**DIRECTIONS FOR THIS TASK:** Repeat only the lines from the one containing "frame = import_model()" through the one containing "procedural material, built", exactly as written, both ends included.
——————————
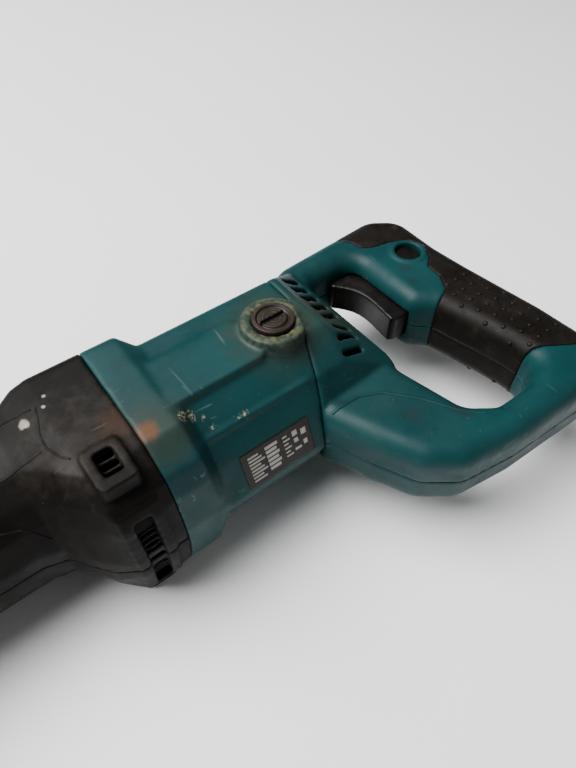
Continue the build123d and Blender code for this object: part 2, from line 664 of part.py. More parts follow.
def build_nodes():
    nodes = {}
    nodes["motor_housing"] = motor_housing()
    nodes["handle_left"], nodes["grip_left"] = handle_side(True)
    body, grip = handle_side(False)
    nodes["handle_right"] = mirrored(body)
    nodes["grip_right"] = mirrored(grip)
    cover = front_cover()
    nodes["front_cover_left"] = cover - rod_z(5.0, (0, 60), SHOE_BUTTON_X, SHOE_BUTTON_Y)
    nodes["front_cover_right"] = mirrored(cover)
    for name, solid in brush_parts().items():
        nodes[name + "_left"] = solid
        nodes[name + "_right"] = mirrored(solid)
    nodes["nameplate"] = nameplate() - nodes["motor_housing"]
    nodes["stator_core"] = stator()
    nodes["field_coils"] = field_coils()
    nodes["armature_core"] = armature_core()
    nodes["armature_windings"] = armature_windings()
    nodes["commutator"] = commutator()
    nodes["armature_shaft"] = armature_shaft()
    nodes["cooling_fan"] = fan()
    nodes["air_baffle"] = baffle()
    nodes["front_bearing"] = bearing((GEAR_X + 33, GEAR_X + 41), 14, SHAFT_R + RUN)
    nodes["rear_bearing"] = bearing((BRUSH_X + 8, BRUSH_X + 15), 11, 4 + RUN)
    nodes["bearing_cup"] = tube_x(12.8, 11, (BRUSH_X + 7.5, BRUSH_X + 15.5))
    nodes["pinion"] = pinion()
    nodes["crank_gear"] = crank_gear()
    nodes["crank_pin"] = crank_pin()
    nodes["crank_roller"] = crank_roller()
    nodes["gear_axle"] = gear_axle()
    nodes["plunger"] = plunger()
    nodes["plunger_bushing_front"] = bushing((88.5, 101))
    nodes["plunger_bushing_rear"] = bushing((124, 140))
    nodes["plunger_seal"] = bushing((83.5, 87))
    nodes["gear_housing"] = gear_housing()
    nodes["gear_housing_cover"] = gear_cover()
    nodes["gear_cover_screws"] = gear_cover_screws()
    nodes["handle_screws"] = handle_screws()
    nodes["air_divider"] = air_divider()
    nodes["switch_body"] = switch_body()
    nodes["trigger"] = trigger()
    nodes["lock_button"] = lock_button()
    nodes["lock_spring"] = lock_spring()
    nodes["blade_clamp"] = blade_clamp()
    nodes["clamp_sleeve"] = clamp_sleeve()
    nodes["clamp_pin"] = rod_z(2.5, (-7.4, 7.4), 53, PLUNGER_Y)
    nodes["blade"] = blade()
    nodes["shoe_bar"] = shoe_bar()
    nodes["shoe_foot"] = shoe_foot()
    nodes["shoe_pivot_pin"] = shoe_pivot_pin()
    nodes["shoe_button"] = shoe_button()
    nodes["shoe_button_spring"] = shoe_button_spring()
    return nodes


if __name__ == "__main__":
    os.makedirs("parts", exist_ok=True)
    for name, solid in build_nodes().items():
        export_step(solid, "parts/" + name + ".step")
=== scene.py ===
"""Looks of the reciprocating saw: moulded skins, small details, worn finishes, floor and light."""
import json
import math

import bmesh
import bpy
from mathutils import Matrix, Vector
from mathutils.bvhtree import BVHTree

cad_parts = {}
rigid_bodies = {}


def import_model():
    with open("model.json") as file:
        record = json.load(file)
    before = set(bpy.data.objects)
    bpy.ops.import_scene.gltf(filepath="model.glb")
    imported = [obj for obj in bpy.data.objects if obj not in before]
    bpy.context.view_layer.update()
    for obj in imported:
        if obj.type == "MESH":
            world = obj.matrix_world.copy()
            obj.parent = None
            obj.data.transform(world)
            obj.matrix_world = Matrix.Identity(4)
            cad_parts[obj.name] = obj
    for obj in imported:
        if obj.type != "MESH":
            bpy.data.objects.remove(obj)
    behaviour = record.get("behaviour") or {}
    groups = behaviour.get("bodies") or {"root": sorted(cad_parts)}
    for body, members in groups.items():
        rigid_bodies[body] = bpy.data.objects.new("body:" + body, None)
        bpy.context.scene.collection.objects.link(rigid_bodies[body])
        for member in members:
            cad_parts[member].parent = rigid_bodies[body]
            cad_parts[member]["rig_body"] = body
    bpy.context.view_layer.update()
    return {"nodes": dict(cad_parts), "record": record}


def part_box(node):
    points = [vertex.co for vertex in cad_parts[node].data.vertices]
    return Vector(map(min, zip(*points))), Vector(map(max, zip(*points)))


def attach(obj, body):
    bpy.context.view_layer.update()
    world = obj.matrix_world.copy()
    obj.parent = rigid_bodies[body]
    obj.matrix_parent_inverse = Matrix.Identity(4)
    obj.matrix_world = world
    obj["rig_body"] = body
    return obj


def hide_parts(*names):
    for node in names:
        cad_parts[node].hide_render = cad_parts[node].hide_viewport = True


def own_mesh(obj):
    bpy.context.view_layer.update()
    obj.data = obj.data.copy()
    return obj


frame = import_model()
nodes = frame["nodes"]

MM = 0.001
SHARP_ANGLE = math.radians(28)
CAP_LOW, CAP_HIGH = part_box("brush_cap_left")
BRUSH_X = (CAP_LOW.x + CAP_HIGH.x) / 2
SEAM_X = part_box("front_cover_left")[1].x
FLOOR_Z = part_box("brush_cap_right")[0].z


# ---------------------------------------------------------------- finishes

class Finish:
    """One procedural material, built up from noises and masks in the object's own space."""

    def __init__(self, name):
        self.material = bpy.data.materials.new(name)
        self.material.use_nodes = True
        self.tree = self.material.node_tree
        self.tree.nodes.clear()
        self.shader = self.add("ShaderNodeBsdfPrincipled")
        output = self.add("ShaderNodeOutputMaterial")
        self.tree.links.new(self.shader.outputs[0], output.inputs[0])
        self.where = self.add("ShaderNodeTexCoord").outputs["Object"]
        self.normal = None

    def add(self, kind, **settings):
        node = self.tree.nodes.new(kind)
        for key, value in settings.items():
            setattr(node, key, value)
        return node

    def feed(self, socket, value):
        if hasattr(value, "is_output"):
            self.tree.links.new(value, socket)
        elif isinstance(value, tuple) and len(value) == 3 and socket.type == "RGBA":
            socket.default_value = (*value, 1.0)
        else:
            socket.default_value = value

    def math(self, operation, a, b=0.0):
        node = self.add("ShaderNodeMath", operation=operation, use_clamp=False)
        self.feed(node.inputs[0], a)
        self.feed(node.inputs[1], b)
        return node.outputs[0]

    def noise(self, scale, detail=4.0, rough=0.55, stretch=(1, 1, 1), warp=0.0):
        place = self.add("ShaderNodeMapping")
        self.feed(place.inputs["Vector"], self.where)
        place.inputs["Scale"].default_value = stretch
        node = self.add("ShaderNodeTexNoise")
        self.feed(node.inputs["Vector"], place.outputs[0])
        node.inputs["Scale"].default_value = scale
        node.inputs["Detail"].default_value = detail
        node.inputs["Roughness"].default_value = rough
        node.inputs["Distortion"].default_value = warp
        return node.outputs[0]

    def level(self, value, low, high, out_low=0.0, out_high=1.0):
        node = self.add("ShaderNodeMapRange", interpolation_type="SMOOTHSTEP")
        for socket, number in zip(node.inputs[1:5], (low, high, out_low, out_high)):
            socket.default_value = number
        self.feed(node.inputs[0], value)
        return node.outputs[0]

    def mix(self, a, b, amount):
        node = self.add("ShaderNodeMix", data_type="RGBA")
        self.feed(node.inputs["Factor"], amount)
        self.feed(node.inputs[6], a)
        self.feed(node.inputs[7], b)
        return node.outputs[2]

    def spot(self, centre, radius, ragged=0.5):
        """1 near a point of the object, fading to 0 at the radius, with a ragged rim."""
        away = self.add("ShaderNodeVectorMath", operation="DISTANCE")
        self.feed(away.inputs[0], self.where)
        away.inputs[1].default_value = centre
        share = self.math("DIVIDE", away.outputs["Value"], radius)
        rough_rim = self.math("MULTIPLY_ADD", self.noise(260, 5, 0.65), ragged)
        rough_rim.node.inputs[2].default_value = -0.5 * ragged
        return self.level(self.math("ADD", share, rough_rim), 1.0, 0.35)

    def rounded(self, radius):
        """Softens the shading at edges, and gives a mask of those edges."""
        bevel = self.add("ShaderNodeBevel", samples=4)
        bevel.inputs["Radius"].default_value = radius
        plain = self.add("ShaderNodeNewGeometry").outputs["Normal"]
        match = self.add("ShaderNodeVectorMath", operation="DOT_PRODUCT")
        self.feed(match.inputs[0], bevel.outputs[0])
        self.feed(match.inputs[1], plain)
        self.normal = bevel.outputs[0]
        return self.level(match.outputs["Value"], 0.985, 0.86)

    def bump(self, height, strength, depth):
        node = self.add("ShaderNodeBump")
        node.inputs["Strength"].default_value = strength
        node.inputs["Distance"].default_value = depth
        self.feed(node.inputs["Height"], height)
        if self.normal is not None:
            self.feed(node.inputs["Normal"], self.normal)
        self.normal = node.outputs[0]

    def done(self, colour, roughness, metal=0.0, specular=0.5, coat=0.0):
        self.feed(self.shader.inputs["Base Color"], colour)
        self.feed(self.shader.inputs["Roughness"], roughness)
        self.feed(self.shader.inputs["Metallic"], metal)
        self.feed(self.shader.inputs["Specular IOR Level"], specular)
        self.feed(self.shader.inputs["Coat Weight"], coat)
        self.feed(self.shader.inputs["Normal"], self.normal)
        return self.material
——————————
**THE SOLUTION:**
frame = import_model()
nodes = frame["nodes"]

MM = 0.001
SHARP_ANGLE = math.radians(28)
CAP_LOW, CAP_HIGH = part_box("brush_cap_left")
BRUSH_X = (CAP_LOW.x + CAP_HIGH.x) / 2
SEAM_X = part_box("front_cover_left")[1].x
FLOOR_Z = part_box("brush_cap_right")[0].z


# ---------------------------------------------------------------- finishes

class Finish:
    """One procedural material, built up from noises and masks in the object's own space."""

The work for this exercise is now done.